Growing up in front of the camera

Given how young she started, it makes sense that Madison she felt older than her years — even before she turned 20. In a 2018 interview with Schön magazine, she looked back on a life in front of the cameras, advising, "It's been a very surreal experience. Growing up is hard in general and then adding a bunch of strangers watching it happen and commenting freely can be overwhelming at times. However, I feel incredibly fortunate and blessed with the amount of love and support I've been given, and the memories I've been able to make."
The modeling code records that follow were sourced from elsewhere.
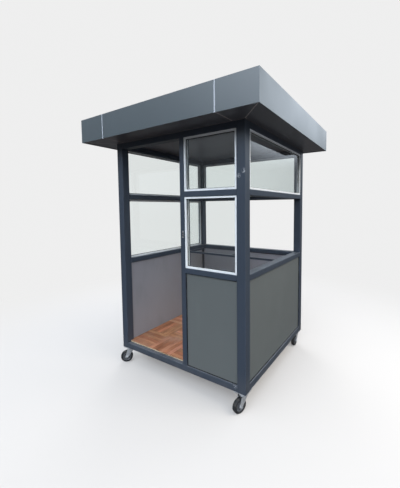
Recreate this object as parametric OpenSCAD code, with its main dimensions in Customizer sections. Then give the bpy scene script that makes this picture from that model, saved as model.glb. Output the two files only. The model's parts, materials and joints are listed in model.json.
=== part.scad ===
// Mobile guard booth: a welded square-tube frame with sandwich panels below, windows above,
// a doorway, two open serving bays, a flat overhanging roof and four swivel casters.
// Millimetres, +Z up, +Y into the booth from the doorway side, +X to the right of the doorway.
// The origin is on the ground, under the middle of the roof.

/* [Body] */
// Outside width of the frame, left to right
body_w = 1540; // [1300:10:2400]
// Outside depth of the frame, front to back
body_d = 1450; // [1200:10:2400]
// Height of the frame, from its underside to the top of the top beams
frame_h = 2200; // [2050:10:2600]
// Clear width of the doorway
door_w = 790; // [650:10:850]

/* [Frame tubes] */
// Side of the square corner posts, and depth of every rail
post = 80; // [70:5:120]
// Width of the door mullion
mullion_w = 50; // [40:5:80]
// Height of the base rails
base_h = 58; // [50:1:80]
// Height of the sill rails and the transoms
rail_h = 50; // [40:5:80]
// Height of the top beams
top_h = 58; // [50:1:80]
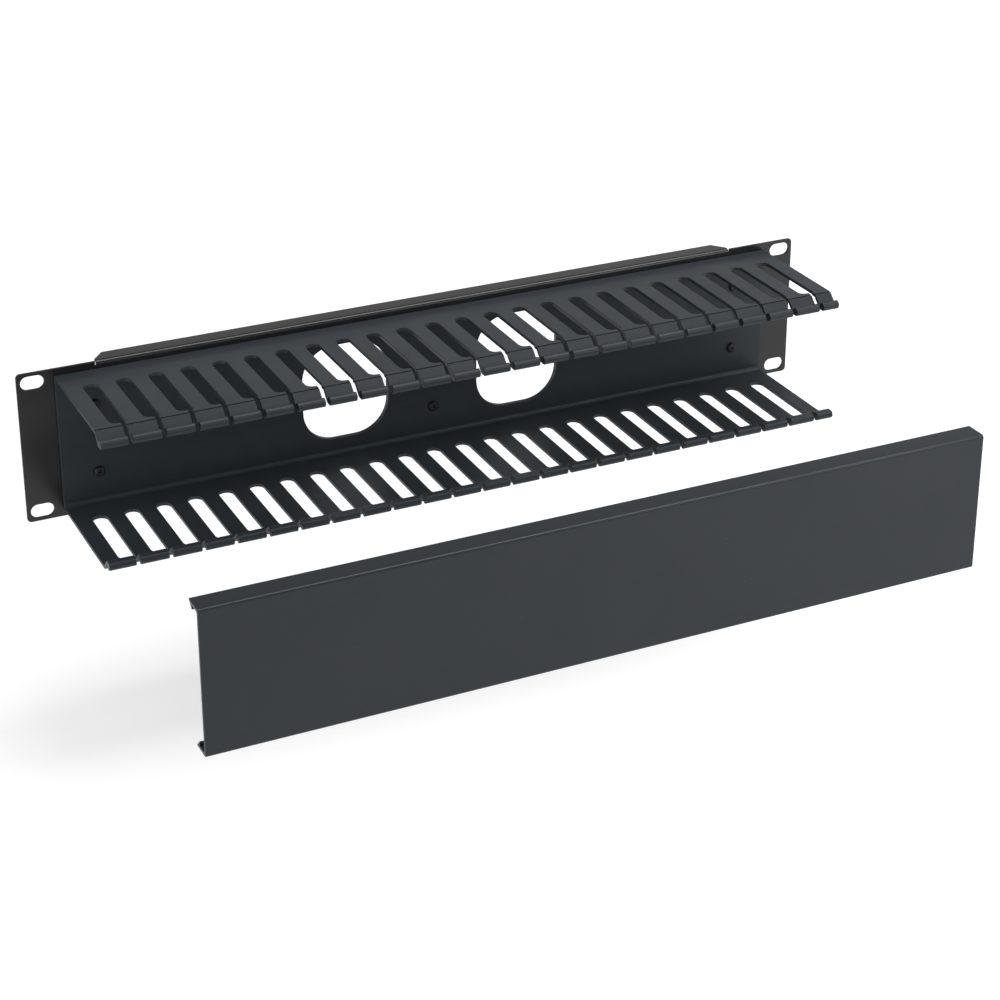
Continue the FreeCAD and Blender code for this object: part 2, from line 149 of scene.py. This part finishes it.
class CableManagerSizes(bpy.types.PropertyGroup):
    """Sizes of the small shapes that the dressed pieces have."""

    panel_edge: size_property("Panel edge", "Round of the coated sheet's edges", 0.3)
    duct_edge: size_property("Duct edge", "Round of the duct's punched edges", 0.25)
    duct_bead: size_property("Duct bead", "Round of the bead's own edges", 0.9)
    duct_wall: size_property("Duct wall", "Thickness of the duct under a screw's head", 2.0)
    slot_corner: size_property("Slot corner", "Round of each finger slot's front corner", 1.3)
    score_width: size_property("Score width", "Width of the fine groove along each fold", 0.8)
    score_depth: size_property("Score depth", "How far a groove goes in, and back", 0.75)
    cover_edge: size_property("Cover edge", "Round of the cover's ends and lips", 0.3)
    head_dome: size_property("Head dome", "Round of a screw head's rim", 1.25)
    head_edge: size_property("Head edge", "Round of a screw head's other edges", 0.06)
    recess_width: size_property("Recess width", "Width of one arm of the cross recess", 0.85)
    recess_length: size_property("Recess length", "Length of one arm, tip to tip", 3.7)
    recess_depth: size_property("Recess depth", "Depth of a screw's cross recess", 1.1)
    thread_radius: size_property("Thread radius", "Outer radius of a screw's thread", 1.5)
    thread_pitch: size_property("Thread pitch", "Distance between two turns of it", 0.5)
    thread_depth: size_property("Thread depth", "Height of the thread over its core", 0.31)
    shank_end: size_property("Shank end", "Bevel at the end of a screw's shank", 0.3)
    nut_chamfer: size_property("Nut chamfer", "How far a nut's corners are cut down", 0.35)
    nut_edge: size_property("Nut edge", "Round of a nut's edges", 0.05)
    floor_drop: size_property("Floor drop", "How far the floor lies below the cover", 90.0)


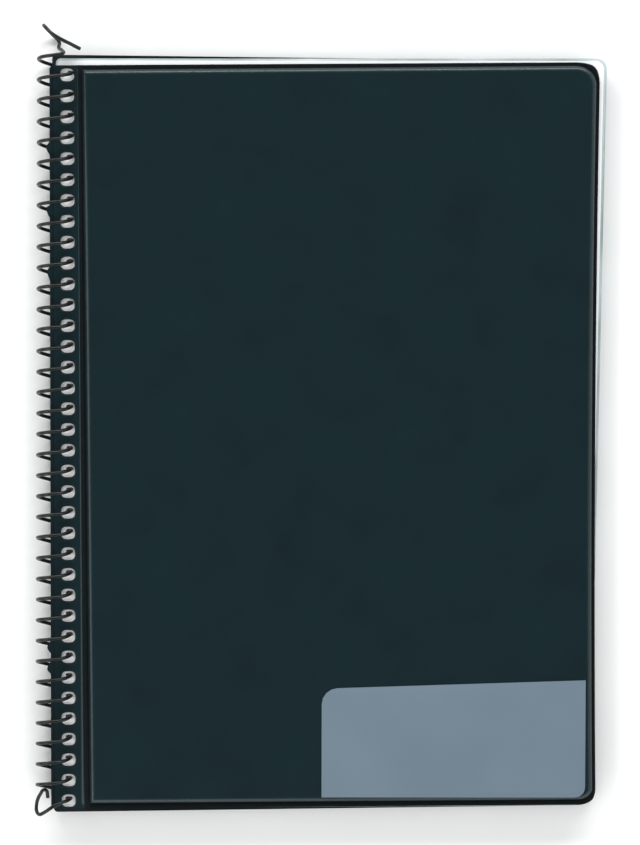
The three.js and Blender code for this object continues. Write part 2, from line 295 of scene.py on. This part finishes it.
def weld_painted_dark():
    # The same sheet where the welding bar pressed it, its grain ironed out; darkened with painted shade
    material, tree, shader = new_material("pressed_vinyl_weld_painted_shade", Roughness=0.34, IOR=1.52)
    place = add_node(tree, "ShaderNodeUVMap", uv_map="cover").outputs["UV"]
    pressed = {"Vector": place, "Scale": 1 / (2.5 * MM), "Detail": 3.0}
    streaks = add_node(tree, "ShaderNodeTexNoise", pressed)
    relief = {"Height": streaks.outputs["Fac"], "Strength": 0.3, "Distance": 0.05 * MM}
    bump = add_node(tree, "ShaderNodeBump", relief)
    tree.links.new(bump.outputs["Normal"], shader.inputs["Normal"])
    colour = colour_between(tree, streaks.outputs["Fac"], "#060b0d", "#0d1417")
    tree.links.new(colour, shader.inputs["Base Color"])
    return material


def satin_lining():
    # Thin unprinted PVC liner: smoother than the outside, with the faint ripple of a welded sheet
    material, tree, shader = new_material("satin_pvc_liner", Roughness=0.6, IOR=1.52,
                                          Specular_IOR_Level=0.25)
    place = add_node(tree, "ShaderNodeUVMap", uv_map="cover").outputs["UV"]
    ripple = add_node(tree, "ShaderNodeTexNoise", {"Vector": place, "Scale": 1 / (25 * MM), "Detail": 2.0})
    relief = {"Height": ripple.outputs["Fac"], "Strength": 0.4, "Distance": 0.6 * MM}
    bump = add_node(tree, "ShaderNodeBump", relief)
    tree.links.new(bump.outputs["Normal"], shader.inputs["Normal"])
    colour = colour_between(tree, ripple.outputs["Fac"], "#141b1e", "#1a2124")
    tree.links.new(colour, shader.inputs["Base Color"])
    return material


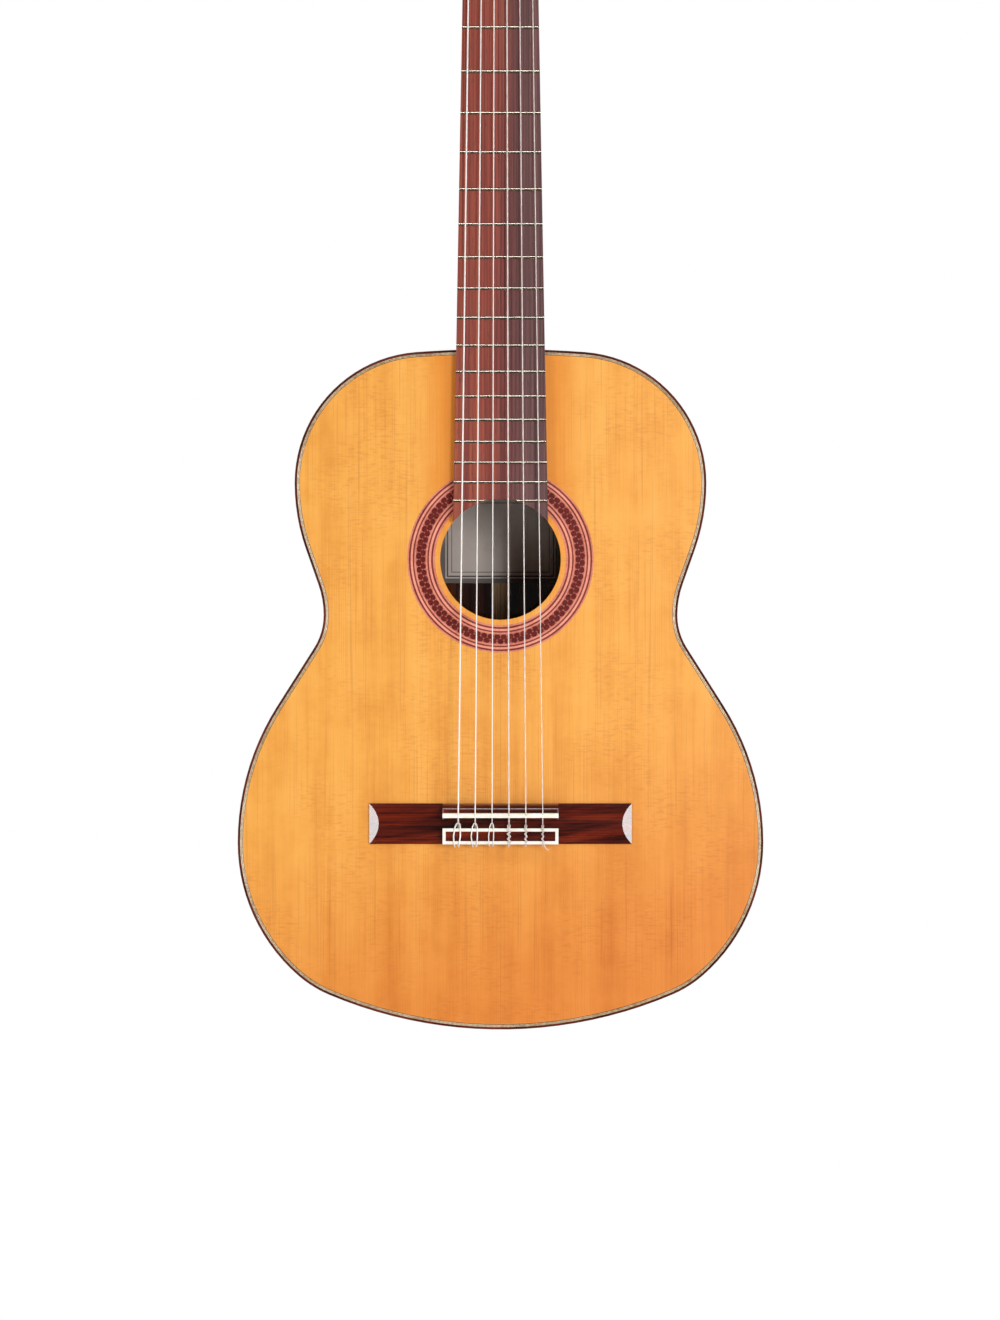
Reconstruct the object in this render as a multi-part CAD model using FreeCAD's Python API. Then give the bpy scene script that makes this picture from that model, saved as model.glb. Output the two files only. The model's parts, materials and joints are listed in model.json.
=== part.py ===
import FreeCAD, Part

import math
import os

os.makedirs("parts", exist_ok=True)
V = FreeCAD.Vector

# A six-string classical guitar with a 650 mm scale, in millimetres.
# It hangs upright: +Z runs up the neck, the soundboard faces -Y and the treble side is +X.
# The origin is on the centre line, in the plane of the soundboard, level with the nut's lower face.

# Scale, frets and strings
SCALE = 650.0
FRET_COUNT = 19
NUT_SPREAD = 42.8
SADDLE_SPREAD = 58.8
# Gauge, and the height of the string's underside over the soundboard at the saddle, bass to treble
STRINGS = [(1.09, 13.5), (0.89, 13.2), (0.74, 12.9), (1.02, 12.6), (0.82, 12.3), (0.71, 11.9)]
STRING_NUT_HEIGHT = 7.8
STRING_CLEARANCE = 4.0
STRING_BEND = 2.5

# Body: the right half of the outline as tangent arcs (radius, turn in degrees), from the neck
# joint to the tail. A negative turn bends inward, and a turn of 0 is a straight run of that length.
BODY_TOP = -327.0
BODY_LENGTH = 474.6
OUTLINE = [(820.0, 4.1), (91.5, 85.9), (139.0, 19.4), (26.2, 0.0), (64.3, -19.4), (42.8, -32.4),
           (47.8, 0.0), (177.8, 32.4), (123.0, 49.0)]
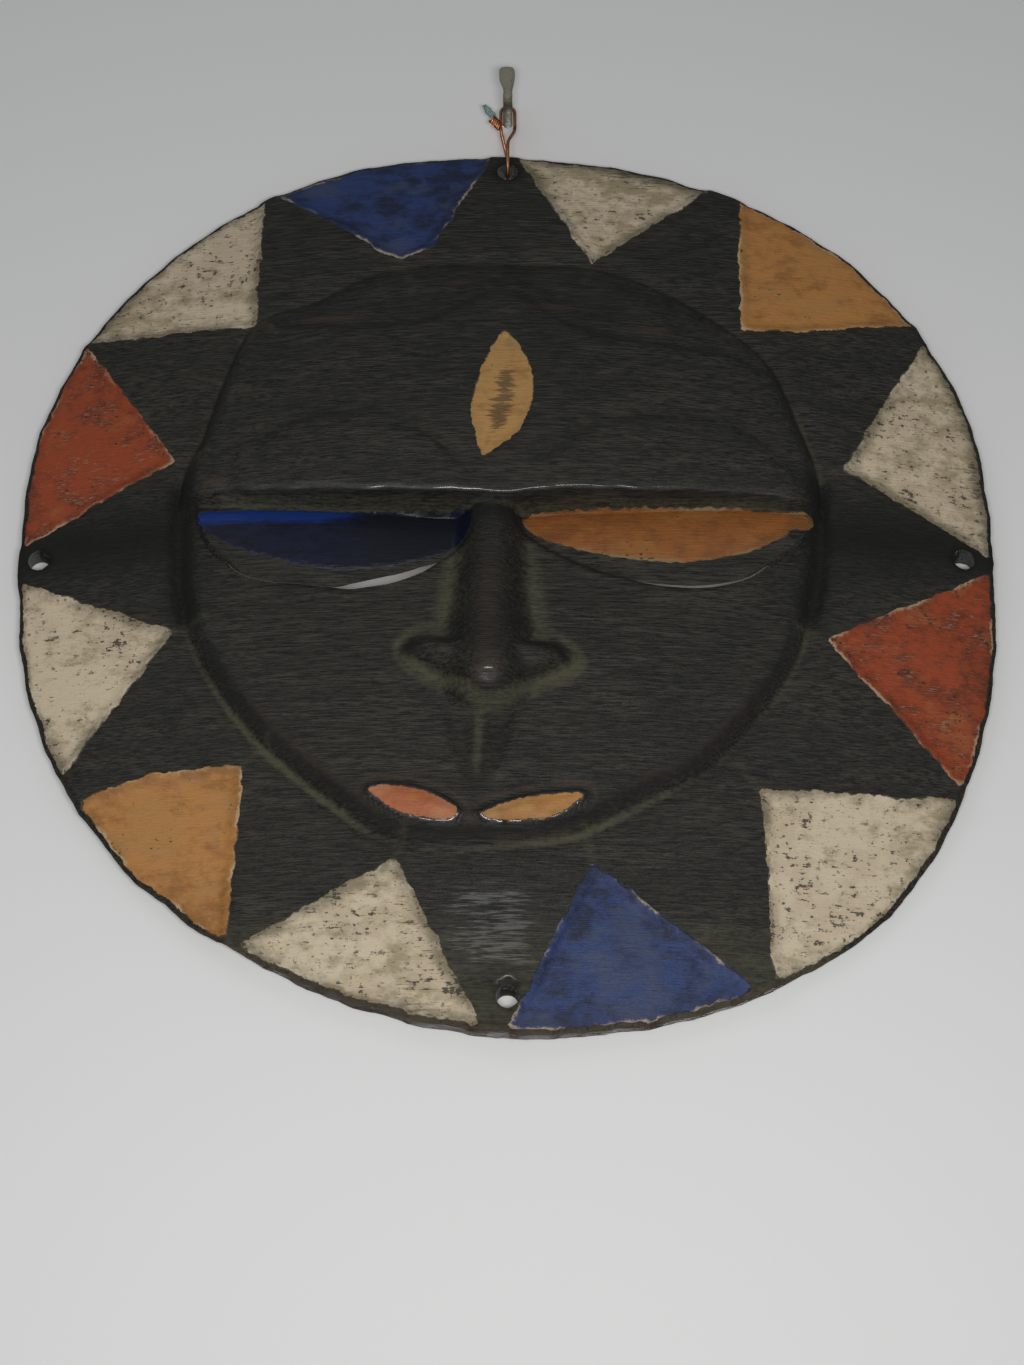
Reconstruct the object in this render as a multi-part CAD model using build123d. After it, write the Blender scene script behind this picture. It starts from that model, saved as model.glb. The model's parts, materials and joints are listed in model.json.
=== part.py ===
from build123d import *
import math
import os

# A carved, painted wooden wall mask that hangs by a wire loop on a wall hook.
# The origin is on the axis of the hook's shank where it leaves the wall.
# +X is the viewer's right, +Z is up, and the mask faces -Y, so the wall is the plane y = 0.
# The mask is modelled lying on its back, with X across the face, Y up the face and Z out of
# the wall, its back in the plane z = 0 and the middle of its rim at x = y = 0.

# Rim: an uneven hand-cut disc with a domed front. The offsets go round from +X, evenly spaced.
rim_radius = 200.0
rim_offsets = [-2.5, 3.0, 3.5, -3.0, -6.0, 0.5, 3.0, 3.5, -1.5, 2.0, 1.5, -1.5, 2.0, 8.0, 13.5, 5.0]
rim_thickness = 9.0
rim_rise = 27.0

# Tie holes: the top one leaves a bridge of wood above it, and the others are an outline
# point's number and the distance from the edge to the hole's middle
hole_radius = 4.5
bridge_height = 5.0
side_holes = [(8, 8.5), (0, 12.5), (12, 13.0)]

# Painted fields on the rim: the angles of the two outer corners, the angle of the apex, and
# how far the apex is inside the rim's radius
fields = {
    "blue_1": (119.0, 92.0, 105.0, 57.0),
    "white_1": (88.0, 64.0, 76.0, 63.0),
    "ochre_1": (60.0, 34.0, 45.0, 61.0),
    "white_2": (31.0, 1.0, 14.0, 59.0),
    "red_1": (-2.0, -29.0, -19.0, 63.0),
    "white_3": (-31.5, -60.0, -47.0, 53.0),
    "blue_2": (-62.0, -88.5, -77.0, 57.0),
    "white_4": (-94.0, -121.5, -108.0, 57.0),
    "ochre_2": (-125.0, -148.0, -137.0, 58.0),
    "white_5": (-151.0, -177.0, -163.0, 61.0),
    "red_2": (178.0, 151.0, 164.0, 59.0),
    "white_6": (148.5, 121.5, 135.0, 54.0),
}
field_overrun = 30.0
field_margin = 2.0
pocket_depth = 1.4
paint_thickness = 0.7
paint_gap = 0.2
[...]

Madison also acknowledged her own positive attitude to life, noting, "I've always been told that ever since I was little I've always just loved life and I think the same goes for me now. I love people, I love spreading love and I love enjoying moments, and as cheesy as that may sound, I love smiling and laughing. I just do." When the darkness hits, she knows how to handle it, explaining, "However, like anyone, I have low moments and that's when I try to take a step back, surround myself with my family, my true core of friends and remind myself how blessed I really am."  

Big aspirations

Considering her massive career and all it encompasses, it's crazy to think there might be more Madison wants to do with her time. And yet, there is. When asked by RAW in 2018 about where she sees herself in a decade, Madison admitted, "I love the behind-the-scenes world, so hopefully stepping behind the lens a lot more. Directing is my biggest dream and passion. And then philanthropy, traveling, and being able to see different cultures." She also has less lofty life aspirations, advising, "I should learn how to play a sport. I've tried to play tennis and I broke both my wrists, so I don't really know how that works." 

When it comes to what she wants to be remembered for down the line, however, Madison's message is simple: "Just being compassionate and kind. I don't think there's anything more important. I don't think at the end of life you're like, 'Oh my God you're the girl who had so and so followers or you did this.' It's how you treat people. Who were you on the inside? I think being remembered as being kind would be the best."